Ep. 360 - Papale papale - "Follia"
Benedetto XVI, udienza generale 27 gennaio 2010
Il 27 gennaio 1945, venivano aperti i cancelli del campo di concentramento nazista della città polacca di Oświęcim, nota con il nome tedesco di Auschwitz, e vennero liberati i pochi superstiti. Tale evento e le testimonianze dei sopravvissuti rivelarono al mondo l'orrore di crimini di inaudita efferatezza, commessi nei campi di sterminio creati dalla Germania nazista.
Oggi, si celebra il “Giorno della memoria”, in ricordo di tutte le vittime di quei crimini, specialmente dell’annientamento pianificato degli Ebrei, e in onore di quanti, a rischio della propria vita, hanno protetto i perseguitati, opponendosi alla follia omicida. Con animo commosso pensiamo alle innumerevoli vittime di un cieco odio razziale e religioso, che hanno subito la deportazione, la prigionia, la morte in quei luoghi aberranti e disumani. La memoria di tali fatti, in particolare del dramma della Shoah che ha colpito il popolo ebraico, susciti un sempre più convinto rispetto della dignità di ogni persona, perché tutti gli uomini si percepiscano una sola grande famiglia. Dio onnipotente illumini i cuori e le menti, affinché non si ripetano.
Francesco, viaggio apostolico in Slovacchia, incontro con la comunità ebraica 13 settembre 2021
Qui c’era una sinagoga, proprio accanto alla Cattedrale dell’Incoronazione. L’architettura, come è stato detto, esprimeva la pacifica convivenza delle due comunità, simbolo raro e di grande portata evocativa, segno stupendo di unità nel nome del Dio dei nostri padri. Qui avverto anch’io il bisogno, come tanti di loro, di “togliermi i sandali”, perché mi trovo in un luogo benedetto dalla fraternità degli uomini nel nome dell’Altissimo.
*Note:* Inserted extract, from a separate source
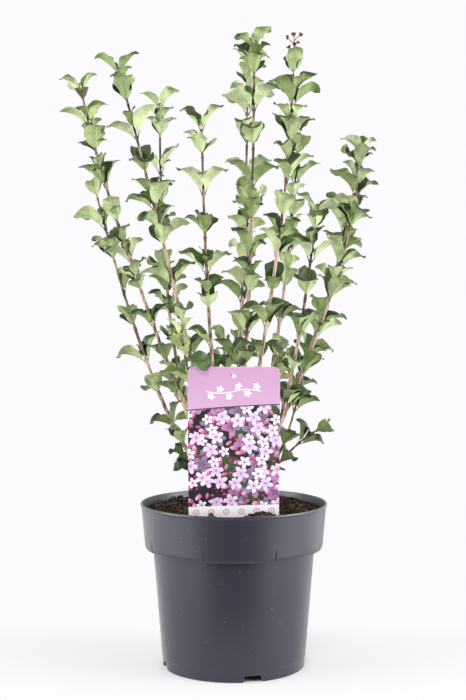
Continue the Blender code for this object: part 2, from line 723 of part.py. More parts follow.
def grow_shoots(curves, fixed, material):
    """The leafy masses. A leaf is kept only where it clears the other shoots, the pot and the label."""
    stems = {}
    leaves = {}
    for number, (shoot, curve) in enumerate(curves):
        start = STUB_LENGTH + RINGS[shoot.ring].limb + GAP
        stems[shoot.name] = twig_shape(shoot, curve, start)
        leaves[shoot.name] = leaves_of(shoot, curve, start, random.Random(LEAF_SEED + number))
    trees = {name: tree_of(*shape) for name, shape in stems.items()}
    taken = [tree_of_object(thing) for thing in fixed]
    kept = 0
    for shoot, curve in curves:
        others = [tree for name, tree in trees.items() if name != shoot.name]
        pieces = []
        for number, leaf in enumerate(leaves[shoot.name]):
            fitted = fit_leaf(leaf, taken + others)
            if fitted is None:
                continue
            kept += 1
            shape = leaf_shape(fitted)
            taken.append(tree_of(*shape))
            pieces.append(make_object(f"leaf_{shoot.name}_{number}", *shape, material))
        if shoot.name == PANICLE_SHOOT:
            for number, shape in enumerate(panicle_shapes(curve)):
                pieces.append(make_object(f"panicle_{number}", *shape, material))
        stem = make_object(f"shoot_{shoot.name}", *stems[shoot.name], material, 60)
        apply_boolean(stem, "UNION", pieces)
    print(f"{kept} of {sum(map(len, leaves.values()))} leaves kept")


def main():
    clear_scene()
    plastic = make_material("pot_plastic", (0.085, 0.09, 0.105), 0.45)
    peat = make_material("peat", (0.045, 0.03, 0.02), 0.95)
    card = make_material("card", (0.75, 0.42, 0.66), 0.4)
    white = make_material("white_plastic", (0.8, 0.8, 0.8), 0.4)
    bark = make_material("bark", (0.3, 0.2, 0.13), 0.8)
    leaf = make_material("leaf", (0.17, 0.27, 0.1), 0.5)
    feet = ring_feet()
    curves = [(shoot, shoot_curve(shoot, feet[shoot.name])) for shoot in SHOOTS]
    label_card = make_card(card)
    stake = make_stake(white)
    soil = make_soil(peat, make_slots())
    pot = make_pot(plastic)
    stool = make_stool(curves, bark)
    limbs = [make_limb(shoot, curve, bark) for shoot, curve in curves if RINGS[shoot.ring].limb]
    grow_shoots(curves, [label_card, stake, soil, pot, stool, *limbs], leaf)


main()
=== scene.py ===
# %% [markdown]
# # A lilac bush in its nursery pot
#
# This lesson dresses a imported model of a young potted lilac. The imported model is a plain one: faceted
# leaves, straight-sided stems and a 32-sided pot, each at its true size and place. Cell by cell we put
# the finished surfaces round it: a smooth pot, crumbly peat, a printed label, bark, and several hundred
# curled leaves.
#
# Nothing is drawn by hand. Each surface is a formula on a grid of two parameters, worked out with numpy
# as whole arrays, and each finish is made of Blender's texture nodes.

import math
import random
from collections import namedtuple

import bpy
import numpy as np
from mathutils import Matrix, Vector


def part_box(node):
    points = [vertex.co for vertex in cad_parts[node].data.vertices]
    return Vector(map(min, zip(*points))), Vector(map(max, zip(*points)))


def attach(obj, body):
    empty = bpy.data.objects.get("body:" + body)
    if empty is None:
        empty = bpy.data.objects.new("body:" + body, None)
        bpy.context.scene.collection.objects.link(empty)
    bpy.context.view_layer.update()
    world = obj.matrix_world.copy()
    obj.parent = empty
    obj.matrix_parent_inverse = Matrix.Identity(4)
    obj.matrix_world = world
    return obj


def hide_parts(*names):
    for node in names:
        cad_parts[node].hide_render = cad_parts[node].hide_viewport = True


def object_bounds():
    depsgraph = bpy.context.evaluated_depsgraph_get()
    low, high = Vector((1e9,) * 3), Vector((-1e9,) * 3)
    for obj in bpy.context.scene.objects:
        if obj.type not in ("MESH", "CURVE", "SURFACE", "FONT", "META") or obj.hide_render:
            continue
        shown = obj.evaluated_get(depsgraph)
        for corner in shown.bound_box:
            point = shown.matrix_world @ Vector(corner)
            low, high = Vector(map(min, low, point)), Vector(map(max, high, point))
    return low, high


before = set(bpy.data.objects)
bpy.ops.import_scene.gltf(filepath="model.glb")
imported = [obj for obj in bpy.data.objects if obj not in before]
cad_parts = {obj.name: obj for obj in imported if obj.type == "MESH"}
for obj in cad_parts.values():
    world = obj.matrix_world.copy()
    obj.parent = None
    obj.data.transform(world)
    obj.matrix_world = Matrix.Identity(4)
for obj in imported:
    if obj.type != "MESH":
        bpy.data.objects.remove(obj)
cad_low, cad_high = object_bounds()
MM = 0.001
print("CAD box in mm:", [round((b - a) / MM, 1) for a, b in zip(cad_low, cad_high)])

# %% [markdown]
# ## Where the pot stands
#
# The pot's axis is the line that everything is measured from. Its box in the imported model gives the
# axis, the height and the rim's radius, so those numbers are read and not typed in again.

# %% The pot's axis and the soil line
pot_low, pot_high = (np.array(corner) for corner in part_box("pot"))
AXIS = np.array([(pot_low[0] + pot_high[0]) / 2, (pot_low[1] + pot_high[1]) / 2, 0.0])
POT_HEIGHT = pot_high[2]
RIM_RADIUS = (pot_high[0] - pot_low[0]) / 2
SOIL_LEVEL = 158.0 * MM
SOIL_LINE = AXIS + np.array([0.0, 0.0, SOIL_LEVEL])
print("pot", round(POT_HEIGHT / MM, 1), "mm high, rim radius", round(RIM_RADIUS / MM, 1), "mm")

# %% [markdown]
# ## The camera
#
# A camera can be worked out from the pot alone. Its rim and its foot are both circles, and how flat
# each looks tells how high the camera stands and how far off it is: about 1.4 m away, a little above
# the rim, looking 2.4 degrees down. The lens follows from the picture being 700 pixels tall and a focal
# length of 1365 pixels.

# %% Camera
PICTURE_HEIGHT = 700
FOCAL_PIXELS = 1365
SENSOR = 36.0
CAMERA_PLACE = AXIS + np.array([-0.0008, -1.384, 0.3798])
CAMERA_DIP = math.radians(2.43)

camera = bpy.data.objects.new("camera", bpy.data.cameras.new("camera"))
bpy.context.scene.collection.objects.link(camera)
camera.data.sensor_width = SENSOR
camera.data.lens = FOCAL_PIXELS / PICTURE_HEIGHT * SENSOR
camera.location = CAMERA_PLACE
camera.rotation_euler = (math.pi / 2 - CAMERA_DIP, 0.0, 0.0)
bpy.context.scene.camera = camera
print("lens", round(camera.data.lens, 1), "mm")

# %% [markdown]
# ## Grids and meshes
#
# A surface here is an array of points with rows and columns. Neighbouring points make the faces. Where
# the last column joins the first, the surface closes round like a tube. One collector, called a heap,
# gathers many such grids into one mesh, and remembers for each face its finish and for each point its
# place on the flat map that patterns follow.

# %% From arrays to meshes


def smooth_step(x):
    """Goes from 0 at x = 0 to 1 at x = 1, level at both ends: three x squared less two x cubed."""
    x = np.clip(x, 0.0, 1.0)
    return x * x * (3 - 2 * x)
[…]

In seguito, però, il nome di Dio è stato disonorato: nella follia dell’odio, durante la seconda guerra mondiale, più di centomila ebrei slovacchi furono uccisi. E quando poi si vollero cancellare le tracce della comunità, qui la sinagoga fu demolita. Sta scritto: «Non pronuncerai invano il nome del Signore» (Es 20,7). Il nome divino, cioè la sua stessa realtà personale, è nominata invano quando si viola la dignità unica e irripetibile dell’uomo, creato a sua immagine. Qui il nome di Dio è stato disonorato, perché la blasfemia peggiore che gli si può arrecare è quella di usarlo per i propri scopi, anziché per rispettare e amare gli altri.
Giovanni XXIII, discorso ai fedeli presso la Basilica inferiore di San Francesco d’Aassisi 4 ottobre 1962
Quarantaquattro furono gli anni della vita terrena di Francesco : la prima parte, circa metà, fu occupata nella ricerca del bene, come è comunemente concepito, e senza venirne a capo, per un non so che di disgusto che rendeva inquieto il figliolo di messer Bernardone. Ma l'altra parte della vita, fu data ad una avventura, che sembrò follia, ed era invece l'inizio di una missione e di una gloria imperiture. Questa missione e gloria Ci ispirano un voto che deponiamo qui per Assisi, per l'Italia, per tutte le Nazioni.
Città santa di Assisi, tu sei rinomata in tutto il mondo per il solo fatto di aver dato i natali al Poverello, al Santo tuo, tutto serafico in ardore.
Giovanni Paolo II, visita al Sacrario delle Fosse Ardeatine 21 marzo 1982
Sono venuto per ascoltare, insieme con voi, le parole, forti e chiare, degli scomparsi, vittime della logica irrazionale e dissennata della barbarie omicida.
Qui, dove la violenza si è scatenata in smisurata follia, essi invitano tutti alla solidarietà, alla comprensione, e ci assicurano che la vittoria definitiva sarà quella dell’amore, e non quella dell’odio; essi ci avvertono che quando si nega e si offende Dio, si nega e si offende anche l’uomo, abbassandolo a strumento dei propri capricci, delle proprie ideologie, dei propri progetti di potenza e di sopruso; essi chiedono che il loro dolore non sia stato inutile per la società umana, e che Roma, l’Italia, l’Europa, il mondo vivano nella giustizia, nella concordia, nella pace, nel vicendevole rispetto dei diritti. inalienabili della persona umana, creata ad immagine e somiglianza di Dio (cf. Gen 1, 26).